CHALLENGE:
Copy out every line that contains "with".

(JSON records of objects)
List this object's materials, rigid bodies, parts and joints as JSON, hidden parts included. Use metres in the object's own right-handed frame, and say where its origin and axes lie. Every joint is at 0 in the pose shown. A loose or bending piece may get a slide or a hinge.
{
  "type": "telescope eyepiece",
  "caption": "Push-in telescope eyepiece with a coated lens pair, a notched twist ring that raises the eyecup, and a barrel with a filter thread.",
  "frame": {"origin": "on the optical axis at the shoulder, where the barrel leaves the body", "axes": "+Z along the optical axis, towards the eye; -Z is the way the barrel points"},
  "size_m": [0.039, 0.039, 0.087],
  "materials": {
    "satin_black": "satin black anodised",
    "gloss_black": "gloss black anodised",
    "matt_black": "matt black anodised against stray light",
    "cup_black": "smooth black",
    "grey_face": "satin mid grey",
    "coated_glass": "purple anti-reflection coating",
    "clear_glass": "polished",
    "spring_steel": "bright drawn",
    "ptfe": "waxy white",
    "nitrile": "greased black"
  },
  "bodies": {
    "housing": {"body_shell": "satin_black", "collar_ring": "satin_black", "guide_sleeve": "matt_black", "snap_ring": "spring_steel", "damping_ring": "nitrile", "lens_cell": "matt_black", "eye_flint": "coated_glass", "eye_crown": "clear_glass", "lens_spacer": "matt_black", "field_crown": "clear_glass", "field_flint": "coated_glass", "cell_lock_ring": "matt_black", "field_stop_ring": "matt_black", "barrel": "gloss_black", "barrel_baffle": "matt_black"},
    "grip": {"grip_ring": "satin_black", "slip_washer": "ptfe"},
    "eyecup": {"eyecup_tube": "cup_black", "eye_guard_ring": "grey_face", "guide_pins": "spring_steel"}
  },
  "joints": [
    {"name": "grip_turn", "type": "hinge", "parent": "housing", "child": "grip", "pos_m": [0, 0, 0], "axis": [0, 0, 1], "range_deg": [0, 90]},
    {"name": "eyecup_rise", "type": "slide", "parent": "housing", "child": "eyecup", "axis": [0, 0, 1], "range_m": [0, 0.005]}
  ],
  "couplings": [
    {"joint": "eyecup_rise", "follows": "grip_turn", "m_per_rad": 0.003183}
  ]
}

==

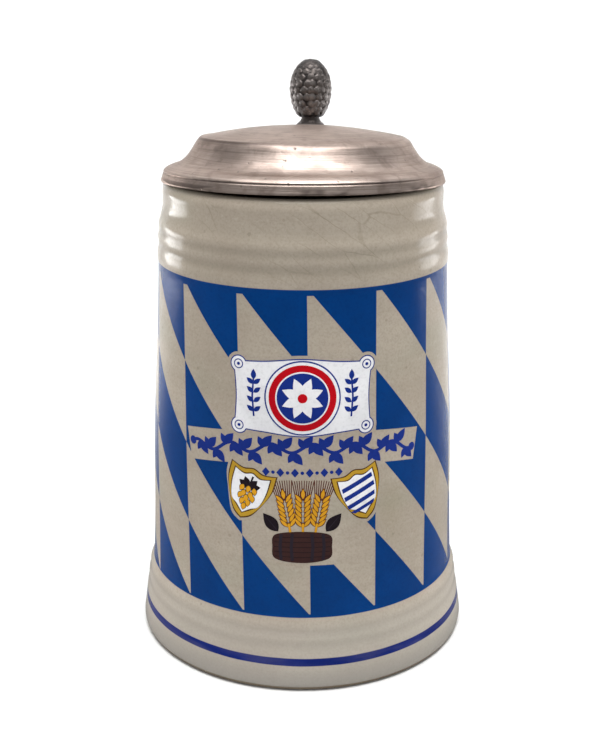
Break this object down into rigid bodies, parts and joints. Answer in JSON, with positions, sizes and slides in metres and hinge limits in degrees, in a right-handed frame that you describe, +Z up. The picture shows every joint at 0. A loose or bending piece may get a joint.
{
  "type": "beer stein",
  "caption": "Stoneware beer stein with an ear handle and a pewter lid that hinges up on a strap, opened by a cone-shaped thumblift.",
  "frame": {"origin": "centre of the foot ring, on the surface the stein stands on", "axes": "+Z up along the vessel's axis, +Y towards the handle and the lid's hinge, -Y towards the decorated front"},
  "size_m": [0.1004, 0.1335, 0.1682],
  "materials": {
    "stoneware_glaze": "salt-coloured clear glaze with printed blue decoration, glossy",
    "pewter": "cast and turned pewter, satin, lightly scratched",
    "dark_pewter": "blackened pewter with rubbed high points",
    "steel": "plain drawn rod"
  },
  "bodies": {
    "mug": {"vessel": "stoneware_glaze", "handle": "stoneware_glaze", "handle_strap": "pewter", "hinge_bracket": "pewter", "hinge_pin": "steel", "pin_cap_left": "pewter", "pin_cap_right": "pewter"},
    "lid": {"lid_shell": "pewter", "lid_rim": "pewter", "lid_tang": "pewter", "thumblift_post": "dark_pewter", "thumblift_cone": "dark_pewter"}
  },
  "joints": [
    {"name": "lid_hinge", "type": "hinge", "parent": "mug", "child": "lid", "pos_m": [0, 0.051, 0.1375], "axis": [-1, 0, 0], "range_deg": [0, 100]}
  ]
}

THE COMPLETED TASK:
  "caption": "Push-in telescope eyepiece with a coated lens pair, a notched twist ring that raises the eyecup, and a barrel with a filter thread.",
Break this object down into rigid bodies, parts and joints. Answer in JSON, with positions, sizes and slides in metres and hinge limits in degrees, in a right-handed frame that you describe, +Z up. The picture shows every joint at 0. A loose or bending piece may get a joint.
  "caption": "Stoneware beer stein with an ear handle and a pewter lid that hinges up on a strap, opened by a cone-shaped thumblift.",
    "stoneware_glaze": "salt-coloured clear glaze with printed blue decoration, glossy",
    "dark_pewter": "blackened pewter with rubbed high points",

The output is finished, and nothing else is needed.